— Begin Recorded information —
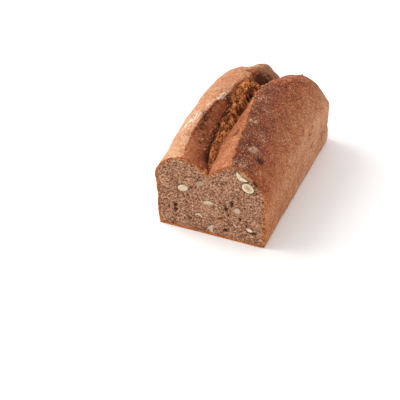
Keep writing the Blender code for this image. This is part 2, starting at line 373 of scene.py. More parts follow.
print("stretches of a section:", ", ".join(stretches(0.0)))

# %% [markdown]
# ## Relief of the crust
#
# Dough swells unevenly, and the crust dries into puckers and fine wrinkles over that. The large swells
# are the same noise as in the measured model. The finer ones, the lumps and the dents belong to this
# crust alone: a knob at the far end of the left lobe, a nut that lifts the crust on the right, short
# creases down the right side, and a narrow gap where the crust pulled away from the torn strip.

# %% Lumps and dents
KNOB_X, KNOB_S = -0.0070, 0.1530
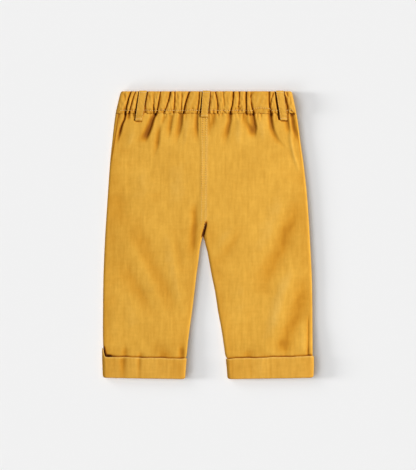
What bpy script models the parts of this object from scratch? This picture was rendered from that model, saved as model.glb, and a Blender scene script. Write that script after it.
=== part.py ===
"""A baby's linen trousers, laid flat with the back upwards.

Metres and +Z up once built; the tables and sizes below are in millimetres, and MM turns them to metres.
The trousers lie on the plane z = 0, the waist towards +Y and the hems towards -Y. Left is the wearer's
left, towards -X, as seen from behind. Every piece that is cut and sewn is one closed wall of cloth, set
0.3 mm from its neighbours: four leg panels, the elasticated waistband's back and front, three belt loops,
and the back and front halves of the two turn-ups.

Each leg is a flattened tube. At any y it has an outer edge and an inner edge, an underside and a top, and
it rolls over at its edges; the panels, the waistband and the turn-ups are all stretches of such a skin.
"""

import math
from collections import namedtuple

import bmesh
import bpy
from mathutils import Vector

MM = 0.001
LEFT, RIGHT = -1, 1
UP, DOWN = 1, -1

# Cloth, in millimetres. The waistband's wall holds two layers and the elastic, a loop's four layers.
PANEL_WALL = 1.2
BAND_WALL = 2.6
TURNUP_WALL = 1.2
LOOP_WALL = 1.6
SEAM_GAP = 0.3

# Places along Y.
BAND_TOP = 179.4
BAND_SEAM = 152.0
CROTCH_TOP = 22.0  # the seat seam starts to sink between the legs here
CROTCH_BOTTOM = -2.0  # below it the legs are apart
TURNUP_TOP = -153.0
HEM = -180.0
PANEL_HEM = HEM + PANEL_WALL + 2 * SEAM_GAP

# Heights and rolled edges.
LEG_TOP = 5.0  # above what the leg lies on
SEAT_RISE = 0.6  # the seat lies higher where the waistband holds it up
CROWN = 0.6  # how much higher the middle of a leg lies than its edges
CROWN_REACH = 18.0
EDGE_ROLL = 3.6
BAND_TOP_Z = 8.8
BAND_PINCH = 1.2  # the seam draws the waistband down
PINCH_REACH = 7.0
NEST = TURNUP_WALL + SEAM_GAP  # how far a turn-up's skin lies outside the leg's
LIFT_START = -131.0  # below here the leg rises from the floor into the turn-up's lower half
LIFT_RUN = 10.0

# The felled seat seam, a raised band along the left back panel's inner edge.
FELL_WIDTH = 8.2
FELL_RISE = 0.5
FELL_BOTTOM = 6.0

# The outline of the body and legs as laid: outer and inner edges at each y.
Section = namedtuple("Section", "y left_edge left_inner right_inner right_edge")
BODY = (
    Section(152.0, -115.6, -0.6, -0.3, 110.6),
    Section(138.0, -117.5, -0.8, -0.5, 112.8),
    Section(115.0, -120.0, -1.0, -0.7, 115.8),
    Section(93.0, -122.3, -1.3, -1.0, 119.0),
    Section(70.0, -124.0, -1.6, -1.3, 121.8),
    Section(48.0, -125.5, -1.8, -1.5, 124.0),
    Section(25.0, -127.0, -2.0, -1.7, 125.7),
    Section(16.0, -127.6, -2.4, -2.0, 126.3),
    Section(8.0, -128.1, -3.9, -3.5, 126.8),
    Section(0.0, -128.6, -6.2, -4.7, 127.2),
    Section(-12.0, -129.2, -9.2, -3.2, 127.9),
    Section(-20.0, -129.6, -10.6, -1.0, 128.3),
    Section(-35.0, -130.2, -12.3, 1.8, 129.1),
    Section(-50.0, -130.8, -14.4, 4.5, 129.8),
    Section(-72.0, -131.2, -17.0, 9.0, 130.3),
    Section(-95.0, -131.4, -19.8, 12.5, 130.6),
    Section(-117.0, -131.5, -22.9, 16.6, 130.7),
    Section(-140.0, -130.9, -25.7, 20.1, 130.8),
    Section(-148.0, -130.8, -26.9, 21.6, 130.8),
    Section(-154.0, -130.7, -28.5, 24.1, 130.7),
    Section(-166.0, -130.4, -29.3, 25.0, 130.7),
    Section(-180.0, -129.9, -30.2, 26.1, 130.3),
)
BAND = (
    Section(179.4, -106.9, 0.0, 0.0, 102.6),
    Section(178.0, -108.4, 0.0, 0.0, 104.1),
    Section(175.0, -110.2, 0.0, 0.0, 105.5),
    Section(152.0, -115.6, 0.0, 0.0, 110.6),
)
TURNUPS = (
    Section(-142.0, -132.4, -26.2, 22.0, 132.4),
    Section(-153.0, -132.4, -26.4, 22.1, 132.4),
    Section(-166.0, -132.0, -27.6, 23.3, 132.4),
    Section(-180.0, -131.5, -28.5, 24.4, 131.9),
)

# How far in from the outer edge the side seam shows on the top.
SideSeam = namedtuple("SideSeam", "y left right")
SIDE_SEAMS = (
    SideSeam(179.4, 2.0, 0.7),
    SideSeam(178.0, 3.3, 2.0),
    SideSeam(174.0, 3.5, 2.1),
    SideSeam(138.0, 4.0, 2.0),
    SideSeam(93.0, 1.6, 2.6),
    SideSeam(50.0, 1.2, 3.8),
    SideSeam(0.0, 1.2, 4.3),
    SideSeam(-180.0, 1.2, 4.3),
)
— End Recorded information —
### What needs to be done
Print only the lines that run from the start of the listing to the line bearing "PANEL_HEM = HEM + PANEL_WALL + 2 * SEAM_GAP"; please keep the first line and that last one, exactly as they appear.

### Result
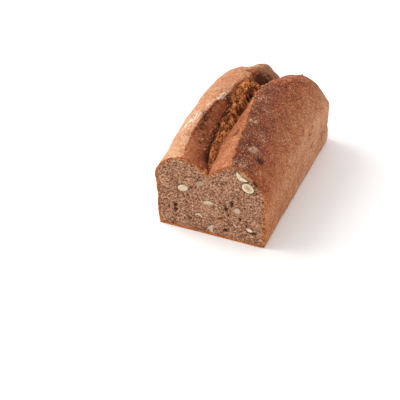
Keep writing the Blender code for this image. This is part 2, starting at line 373 of scene.py. More parts follow.
print("stretches of a section:", ", ".join(stretches(0.0)))

# %% [markdown]
# ## Relief of the crust
#
# Dough swells unevenly, and the crust dries into puckers and fine wrinkles over that. The large swells
# are the same noise as in the measured model. The finer ones, the lumps and the dents belong to this
# crust alone: a knob at the far end of the left lobe, a nut that lifts the crust on the right, short
# creases down the right side, and a narrow gap where the crust pulled away from the torn strip.

# %% Lumps and dents
KNOB_X, KNOB_S = -0.0070, 0.1530
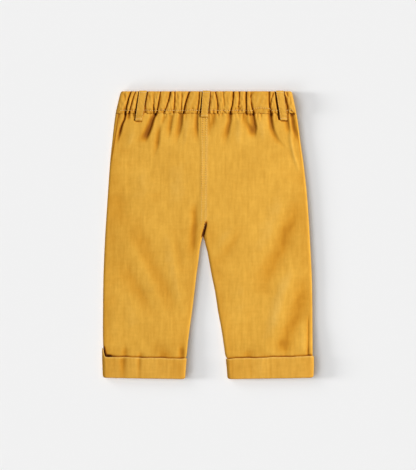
What bpy script models the parts of this object from scratch? This picture was rendered from that model, saved as model.glb, and a Blender scene script. Write that script after it.
=== part.py ===
"""A baby's linen trousers, laid flat with the back upwards.

Metres and +Z up once built; the tables and sizes below are in millimetres, and MM turns them to metres.
The trousers lie on the plane z = 0, the waist towards +Y and the hems towards -Y. Left is the wearer's
left, towards -X, as seen from behind. Every piece that is cut and sewn is one closed wall of cloth, set
0.3 mm from its neighbours: four leg panels, the elasticated waistband's back and front, three belt loops,
and the back and front halves of the two turn-ups.

Each leg is a flattened tube. At any y it has an outer edge and an inner edge, an underside and a top, and
it rolls over at its edges; the panels, the waistband and the turn-ups are all stretches of such a skin.
"""

import math
from collections import namedtuple

import bmesh
import bpy
from mathutils import Vector

MM = 0.001
LEFT, RIGHT = -1, 1
UP, DOWN = 1, -1

# Cloth, in millimetres. The waistband's wall holds two layers and the elastic, a loop's four layers.
PANEL_WALL = 1.2
BAND_WALL = 2.6
TURNUP_WALL = 1.2
LOOP_WALL = 1.6
SEAM_GAP = 0.3

# Places along Y.
BAND_TOP = 179.4
BAND_SEAM = 152.0
CROTCH_TOP = 22.0  # the seat seam starts to sink between the legs here
CROTCH_BOTTOM = -2.0  # below it the legs are apart
TURNUP_TOP = -153.0
HEM = -180.0
PANEL_HEM = HEM + PANEL_WALL + 2 * SEAM_GAP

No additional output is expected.